(CAD and scene scripts)
.....

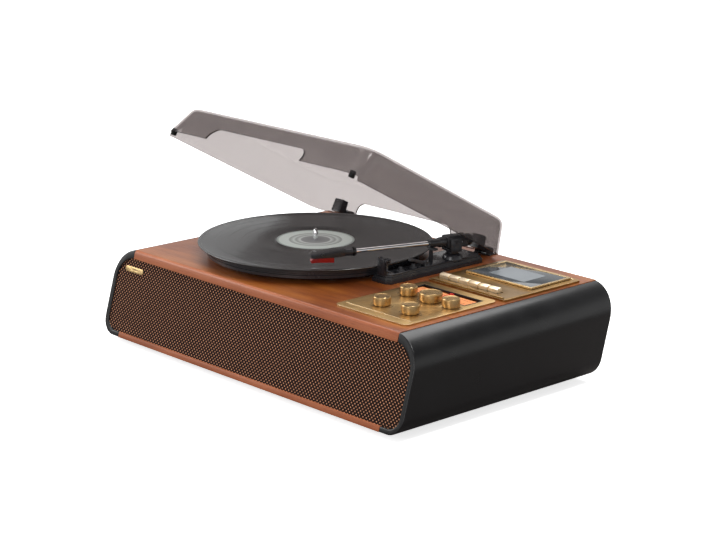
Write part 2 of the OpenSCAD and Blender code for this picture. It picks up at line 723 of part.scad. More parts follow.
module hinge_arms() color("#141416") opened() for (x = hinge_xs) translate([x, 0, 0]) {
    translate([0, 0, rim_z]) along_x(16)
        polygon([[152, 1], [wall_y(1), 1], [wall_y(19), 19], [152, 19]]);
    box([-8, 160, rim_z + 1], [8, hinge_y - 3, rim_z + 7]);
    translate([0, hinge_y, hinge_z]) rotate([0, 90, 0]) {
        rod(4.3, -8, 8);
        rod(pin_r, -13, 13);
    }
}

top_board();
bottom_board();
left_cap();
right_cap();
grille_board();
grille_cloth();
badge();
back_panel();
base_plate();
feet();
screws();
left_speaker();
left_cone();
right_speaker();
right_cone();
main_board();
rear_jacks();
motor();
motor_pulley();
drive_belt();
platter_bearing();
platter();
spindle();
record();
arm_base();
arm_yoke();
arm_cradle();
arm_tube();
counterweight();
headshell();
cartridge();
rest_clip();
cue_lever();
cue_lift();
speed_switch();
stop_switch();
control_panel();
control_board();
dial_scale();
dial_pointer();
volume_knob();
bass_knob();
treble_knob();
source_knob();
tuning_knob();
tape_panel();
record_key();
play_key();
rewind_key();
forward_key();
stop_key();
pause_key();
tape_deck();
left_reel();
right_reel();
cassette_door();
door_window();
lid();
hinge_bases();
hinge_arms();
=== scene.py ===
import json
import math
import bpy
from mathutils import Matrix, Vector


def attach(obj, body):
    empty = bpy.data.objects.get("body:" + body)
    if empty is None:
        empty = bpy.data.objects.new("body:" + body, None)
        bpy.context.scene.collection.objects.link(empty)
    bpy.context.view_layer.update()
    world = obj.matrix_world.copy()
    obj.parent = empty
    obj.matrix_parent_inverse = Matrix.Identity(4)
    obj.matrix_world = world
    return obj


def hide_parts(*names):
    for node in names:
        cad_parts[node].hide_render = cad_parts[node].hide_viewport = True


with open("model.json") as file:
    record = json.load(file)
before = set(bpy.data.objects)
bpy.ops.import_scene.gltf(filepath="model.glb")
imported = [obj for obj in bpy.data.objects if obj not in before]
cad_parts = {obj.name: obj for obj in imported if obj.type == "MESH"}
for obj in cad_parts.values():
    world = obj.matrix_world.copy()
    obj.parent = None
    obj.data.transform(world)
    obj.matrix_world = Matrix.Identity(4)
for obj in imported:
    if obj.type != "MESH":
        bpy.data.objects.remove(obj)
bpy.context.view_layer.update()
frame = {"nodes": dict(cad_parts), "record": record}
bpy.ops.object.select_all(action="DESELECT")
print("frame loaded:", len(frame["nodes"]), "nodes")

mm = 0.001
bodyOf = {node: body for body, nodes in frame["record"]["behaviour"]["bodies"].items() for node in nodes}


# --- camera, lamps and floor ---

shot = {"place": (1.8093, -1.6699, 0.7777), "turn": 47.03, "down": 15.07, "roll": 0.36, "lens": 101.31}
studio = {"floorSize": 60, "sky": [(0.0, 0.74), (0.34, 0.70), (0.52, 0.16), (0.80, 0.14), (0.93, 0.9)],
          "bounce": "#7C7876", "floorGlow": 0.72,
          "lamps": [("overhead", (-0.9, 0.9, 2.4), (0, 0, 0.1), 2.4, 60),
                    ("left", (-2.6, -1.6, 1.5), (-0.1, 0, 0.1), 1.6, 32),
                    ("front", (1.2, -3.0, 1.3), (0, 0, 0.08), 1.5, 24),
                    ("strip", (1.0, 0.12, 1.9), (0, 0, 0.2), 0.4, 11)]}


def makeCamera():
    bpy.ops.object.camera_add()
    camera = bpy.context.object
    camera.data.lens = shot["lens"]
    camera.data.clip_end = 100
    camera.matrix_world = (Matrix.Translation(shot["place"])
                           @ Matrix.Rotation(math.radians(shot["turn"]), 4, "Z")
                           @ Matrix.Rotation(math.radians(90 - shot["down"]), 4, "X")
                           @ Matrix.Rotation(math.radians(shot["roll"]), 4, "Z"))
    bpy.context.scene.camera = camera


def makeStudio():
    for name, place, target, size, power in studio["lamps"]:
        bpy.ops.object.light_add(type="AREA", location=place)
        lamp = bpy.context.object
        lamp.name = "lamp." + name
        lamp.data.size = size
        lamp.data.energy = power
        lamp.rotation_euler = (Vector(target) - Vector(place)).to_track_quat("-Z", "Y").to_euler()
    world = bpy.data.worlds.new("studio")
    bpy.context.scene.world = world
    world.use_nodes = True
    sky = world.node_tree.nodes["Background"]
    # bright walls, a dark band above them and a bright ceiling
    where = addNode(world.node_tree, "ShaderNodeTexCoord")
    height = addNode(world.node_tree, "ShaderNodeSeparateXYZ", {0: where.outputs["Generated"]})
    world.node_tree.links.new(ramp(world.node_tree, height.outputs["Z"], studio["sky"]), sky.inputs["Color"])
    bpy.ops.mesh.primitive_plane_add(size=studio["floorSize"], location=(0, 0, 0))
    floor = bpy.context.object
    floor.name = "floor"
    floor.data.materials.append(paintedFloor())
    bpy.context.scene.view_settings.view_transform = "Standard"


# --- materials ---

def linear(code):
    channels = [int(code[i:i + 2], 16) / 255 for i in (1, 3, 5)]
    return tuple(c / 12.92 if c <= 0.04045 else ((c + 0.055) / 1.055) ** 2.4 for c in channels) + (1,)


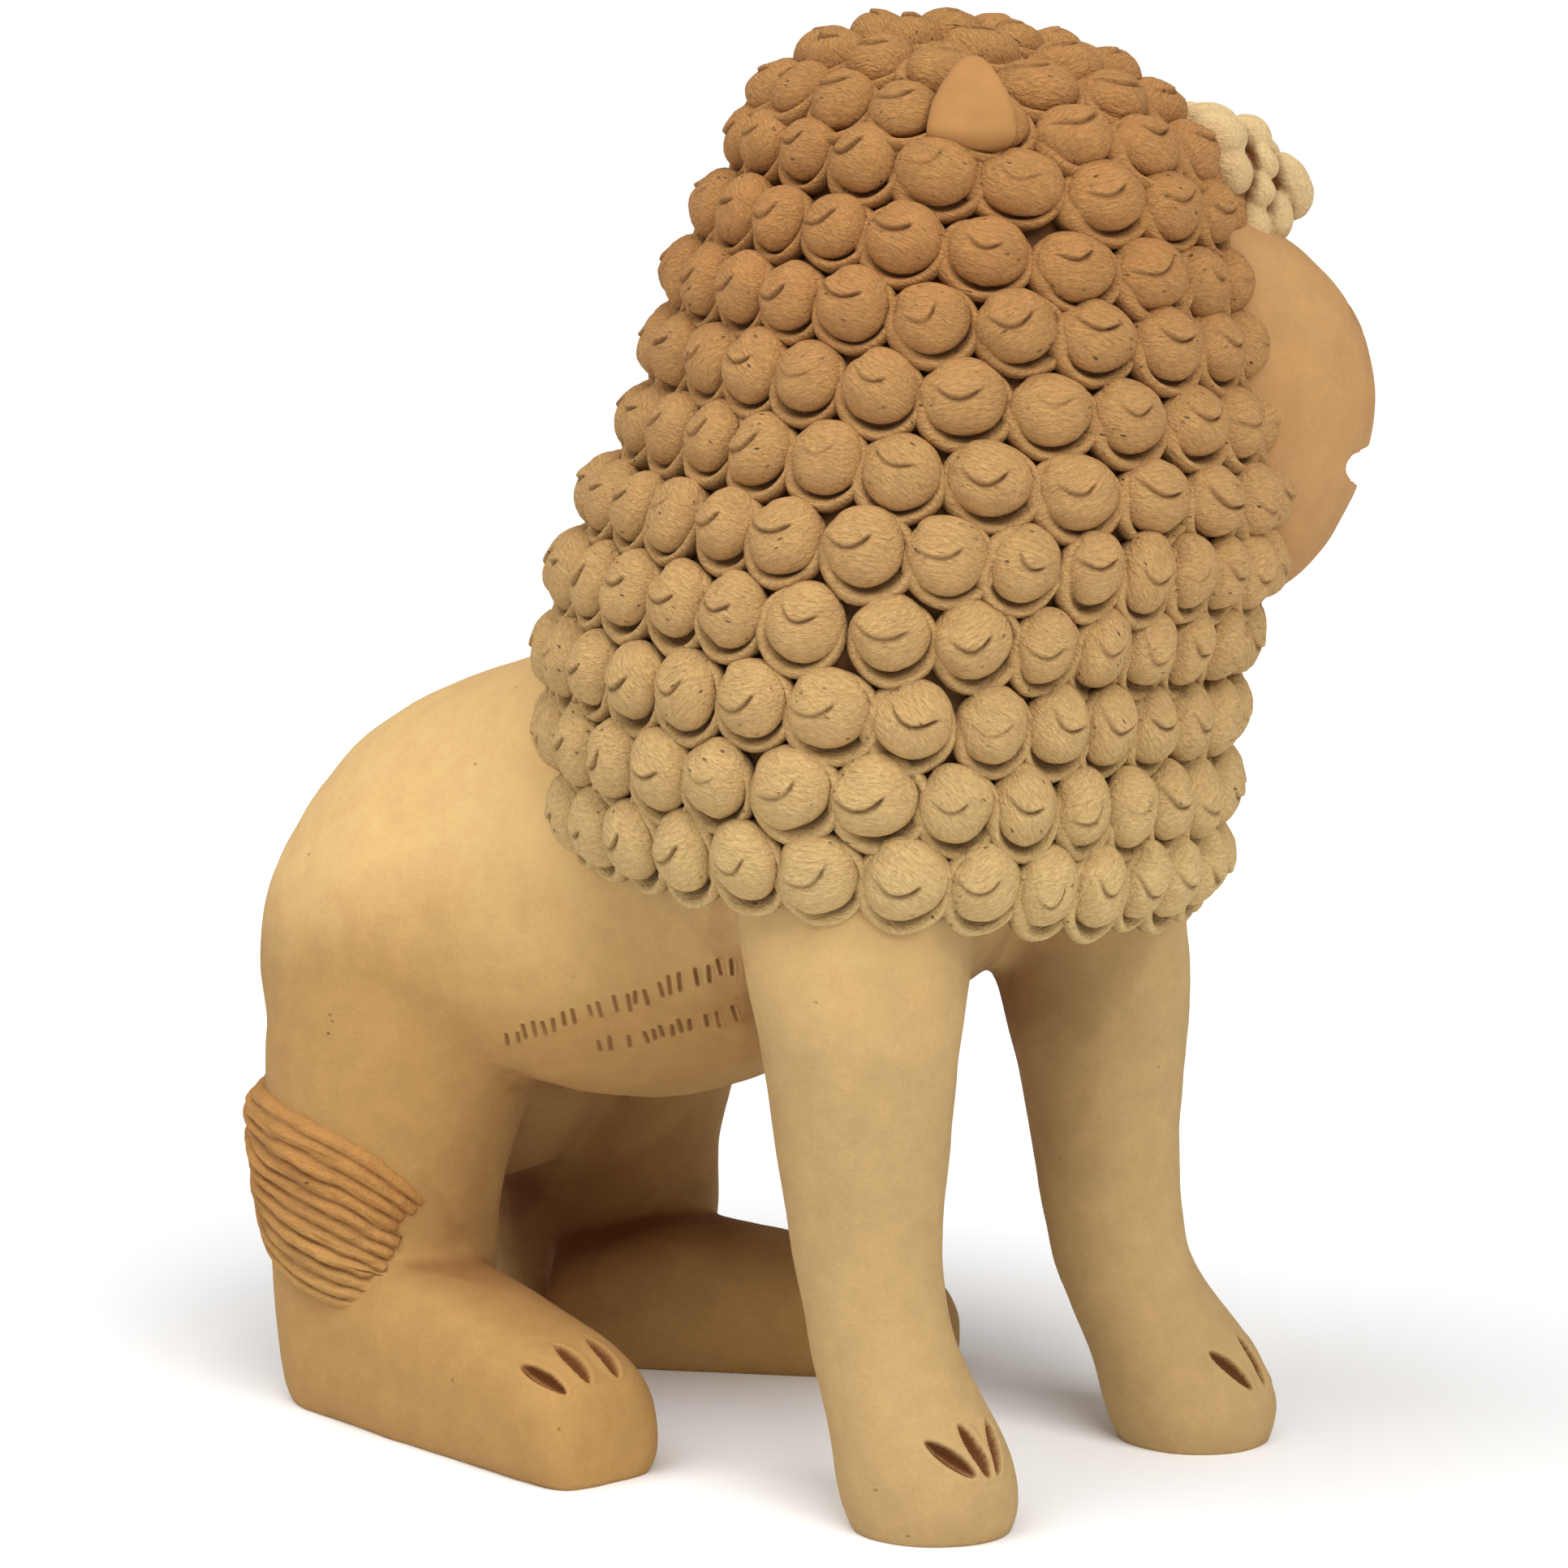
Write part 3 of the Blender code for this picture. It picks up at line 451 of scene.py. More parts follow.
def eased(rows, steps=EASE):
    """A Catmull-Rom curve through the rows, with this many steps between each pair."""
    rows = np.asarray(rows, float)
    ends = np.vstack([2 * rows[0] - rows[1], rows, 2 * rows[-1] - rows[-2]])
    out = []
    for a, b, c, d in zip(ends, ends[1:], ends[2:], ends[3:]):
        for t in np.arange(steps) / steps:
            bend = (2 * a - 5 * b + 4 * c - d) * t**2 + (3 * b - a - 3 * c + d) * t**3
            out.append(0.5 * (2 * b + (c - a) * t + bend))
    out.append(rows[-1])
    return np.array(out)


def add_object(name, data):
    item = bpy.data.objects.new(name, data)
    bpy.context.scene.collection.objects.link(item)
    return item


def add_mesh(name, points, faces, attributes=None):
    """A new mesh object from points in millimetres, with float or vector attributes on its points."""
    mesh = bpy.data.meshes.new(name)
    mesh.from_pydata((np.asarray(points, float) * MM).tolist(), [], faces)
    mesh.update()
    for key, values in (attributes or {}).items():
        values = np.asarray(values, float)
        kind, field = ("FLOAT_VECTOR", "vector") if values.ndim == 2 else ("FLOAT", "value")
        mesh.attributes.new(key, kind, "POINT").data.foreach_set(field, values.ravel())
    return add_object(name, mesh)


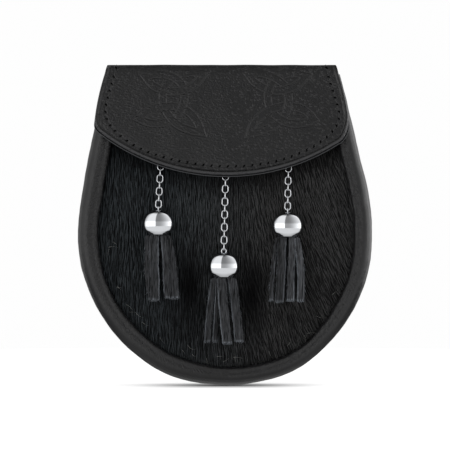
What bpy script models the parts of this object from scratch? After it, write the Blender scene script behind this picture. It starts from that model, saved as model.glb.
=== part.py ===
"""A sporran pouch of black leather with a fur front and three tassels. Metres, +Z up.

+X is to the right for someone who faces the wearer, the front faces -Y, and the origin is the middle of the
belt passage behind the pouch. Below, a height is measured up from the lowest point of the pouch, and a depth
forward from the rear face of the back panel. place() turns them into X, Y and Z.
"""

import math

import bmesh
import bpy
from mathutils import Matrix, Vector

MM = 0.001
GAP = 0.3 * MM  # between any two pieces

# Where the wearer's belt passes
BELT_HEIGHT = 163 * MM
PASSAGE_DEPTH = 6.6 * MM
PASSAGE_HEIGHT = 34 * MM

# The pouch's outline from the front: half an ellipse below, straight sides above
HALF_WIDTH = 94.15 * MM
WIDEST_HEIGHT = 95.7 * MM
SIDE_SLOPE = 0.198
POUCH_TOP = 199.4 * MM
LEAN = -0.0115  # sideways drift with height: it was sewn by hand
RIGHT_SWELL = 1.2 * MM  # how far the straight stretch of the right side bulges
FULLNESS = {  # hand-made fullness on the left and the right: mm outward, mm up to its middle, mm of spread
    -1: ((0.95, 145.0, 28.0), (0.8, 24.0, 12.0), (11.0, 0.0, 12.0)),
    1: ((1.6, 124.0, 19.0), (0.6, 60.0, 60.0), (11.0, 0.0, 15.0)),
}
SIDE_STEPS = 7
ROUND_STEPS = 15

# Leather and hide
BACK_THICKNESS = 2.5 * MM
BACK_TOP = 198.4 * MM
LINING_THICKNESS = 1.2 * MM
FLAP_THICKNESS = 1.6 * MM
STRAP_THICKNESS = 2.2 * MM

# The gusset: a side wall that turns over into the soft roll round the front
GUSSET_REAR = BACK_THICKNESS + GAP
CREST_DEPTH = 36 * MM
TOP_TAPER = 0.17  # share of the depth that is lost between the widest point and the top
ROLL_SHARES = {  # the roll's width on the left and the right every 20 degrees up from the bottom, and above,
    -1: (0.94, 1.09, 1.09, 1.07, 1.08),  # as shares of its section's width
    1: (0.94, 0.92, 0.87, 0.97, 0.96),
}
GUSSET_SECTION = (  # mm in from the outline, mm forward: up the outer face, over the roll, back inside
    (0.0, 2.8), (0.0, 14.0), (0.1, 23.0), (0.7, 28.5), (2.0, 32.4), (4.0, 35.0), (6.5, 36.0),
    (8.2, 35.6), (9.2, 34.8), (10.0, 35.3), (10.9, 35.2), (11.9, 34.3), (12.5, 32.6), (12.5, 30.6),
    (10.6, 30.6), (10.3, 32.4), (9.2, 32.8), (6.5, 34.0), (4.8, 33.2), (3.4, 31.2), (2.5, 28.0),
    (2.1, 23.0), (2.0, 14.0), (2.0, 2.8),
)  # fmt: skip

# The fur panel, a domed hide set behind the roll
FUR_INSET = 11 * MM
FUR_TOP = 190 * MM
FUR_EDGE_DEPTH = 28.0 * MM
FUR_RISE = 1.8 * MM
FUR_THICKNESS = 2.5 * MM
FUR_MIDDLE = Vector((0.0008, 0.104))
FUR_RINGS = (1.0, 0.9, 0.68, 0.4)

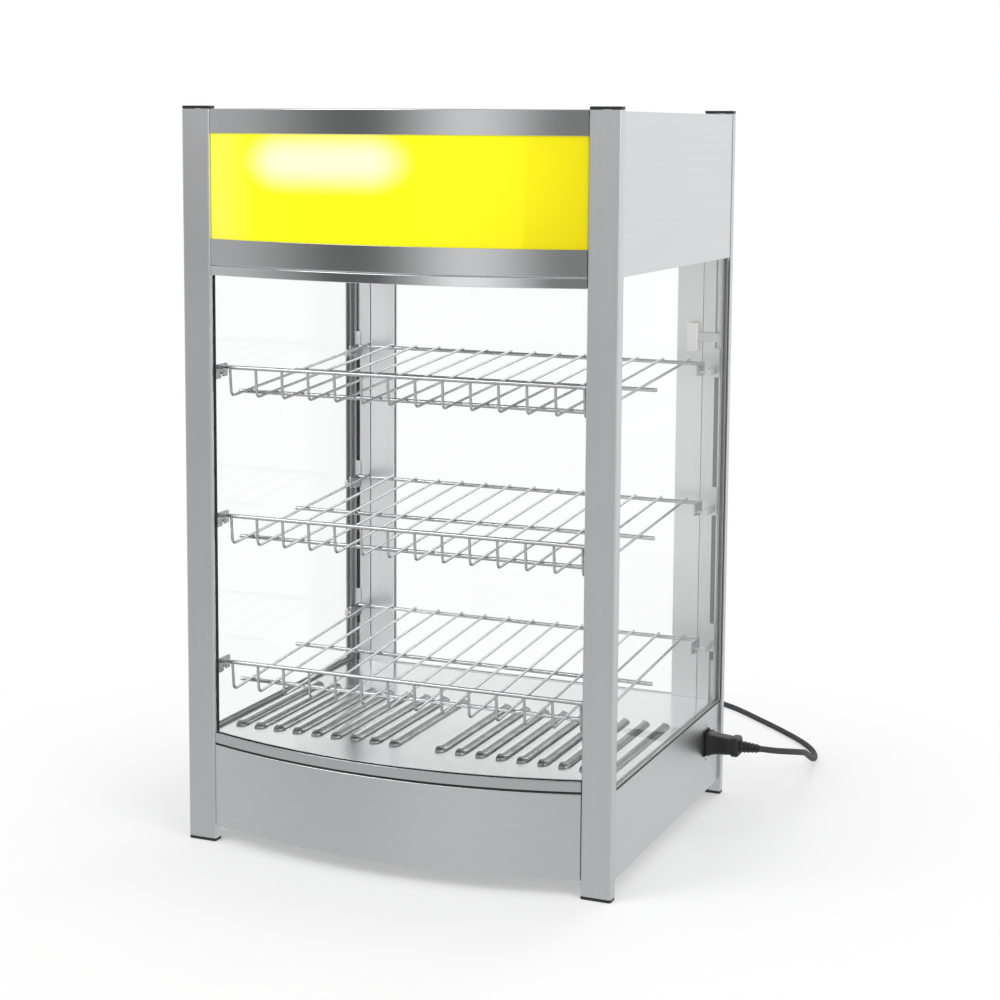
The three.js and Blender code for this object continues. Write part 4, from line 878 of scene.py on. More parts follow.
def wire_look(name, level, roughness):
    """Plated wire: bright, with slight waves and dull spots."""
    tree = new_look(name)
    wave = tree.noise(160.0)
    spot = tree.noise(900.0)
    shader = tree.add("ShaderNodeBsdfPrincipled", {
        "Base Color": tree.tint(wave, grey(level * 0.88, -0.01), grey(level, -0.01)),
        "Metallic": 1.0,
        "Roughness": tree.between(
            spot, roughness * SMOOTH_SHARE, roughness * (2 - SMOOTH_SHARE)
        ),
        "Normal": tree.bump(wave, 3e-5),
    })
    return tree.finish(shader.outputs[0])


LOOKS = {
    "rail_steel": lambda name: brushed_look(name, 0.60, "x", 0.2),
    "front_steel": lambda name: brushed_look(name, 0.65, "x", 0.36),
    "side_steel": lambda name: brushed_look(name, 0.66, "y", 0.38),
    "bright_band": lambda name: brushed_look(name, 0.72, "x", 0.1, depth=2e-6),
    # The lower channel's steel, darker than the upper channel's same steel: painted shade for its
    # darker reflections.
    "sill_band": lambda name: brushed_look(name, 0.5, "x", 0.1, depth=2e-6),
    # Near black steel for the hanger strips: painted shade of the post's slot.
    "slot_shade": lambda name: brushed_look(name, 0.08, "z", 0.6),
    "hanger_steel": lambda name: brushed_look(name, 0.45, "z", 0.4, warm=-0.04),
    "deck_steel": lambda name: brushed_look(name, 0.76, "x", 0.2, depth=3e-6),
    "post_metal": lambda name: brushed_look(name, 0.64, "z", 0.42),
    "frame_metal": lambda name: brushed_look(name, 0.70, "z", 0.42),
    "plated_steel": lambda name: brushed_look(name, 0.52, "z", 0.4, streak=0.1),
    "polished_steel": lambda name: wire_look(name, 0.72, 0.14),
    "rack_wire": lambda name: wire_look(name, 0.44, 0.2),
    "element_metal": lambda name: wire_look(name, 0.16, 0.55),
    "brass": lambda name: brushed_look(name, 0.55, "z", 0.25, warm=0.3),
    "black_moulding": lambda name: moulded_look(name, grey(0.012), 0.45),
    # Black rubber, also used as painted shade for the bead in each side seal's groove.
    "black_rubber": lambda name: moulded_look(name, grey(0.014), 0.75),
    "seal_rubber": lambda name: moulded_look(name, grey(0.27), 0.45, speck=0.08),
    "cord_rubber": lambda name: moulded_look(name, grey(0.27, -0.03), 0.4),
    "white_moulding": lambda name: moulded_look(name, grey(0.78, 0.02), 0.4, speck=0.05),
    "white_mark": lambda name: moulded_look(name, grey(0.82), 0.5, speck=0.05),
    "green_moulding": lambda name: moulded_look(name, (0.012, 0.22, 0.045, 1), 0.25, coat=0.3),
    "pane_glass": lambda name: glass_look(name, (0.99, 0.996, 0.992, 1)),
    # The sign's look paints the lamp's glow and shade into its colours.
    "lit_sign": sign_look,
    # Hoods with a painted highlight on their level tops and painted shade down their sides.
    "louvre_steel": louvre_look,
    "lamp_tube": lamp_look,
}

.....

Your goal: Print the lines from the line containing "Write part 3" to the line containing "return item", both ends included, exactly and with nothing added.

Written reply:
Write part 3 of the Blender code for this picture. It picks up at line 451 of scene.py. More parts follow.
def eased(rows, steps=EASE):
    """A Catmull-Rom curve through the rows, with this many steps between each pair."""
    rows = np.asarray(rows, float)
    ends = np.vstack([2 * rows[0] - rows[1], rows, 2 * rows[-1] - rows[-2]])
    out = []
    for a, b, c, d in zip(ends, ends[1:], ends[2:], ends[3:]):
        for t in np.arange(steps) / steps:
            bend = (2 * a - 5 * b + 4 * c - d) * t**2 + (3 * b - a - 3 * c + d) * t**3
            out.append(0.5 * (2 * b + (c - a) * t + bend))
    out.append(rows[-1])
    return np.array(out)


def add_object(name, data):
    item = bpy.data.objects.new(name, data)
    bpy.context.scene.collection.objects.link(item)
    return item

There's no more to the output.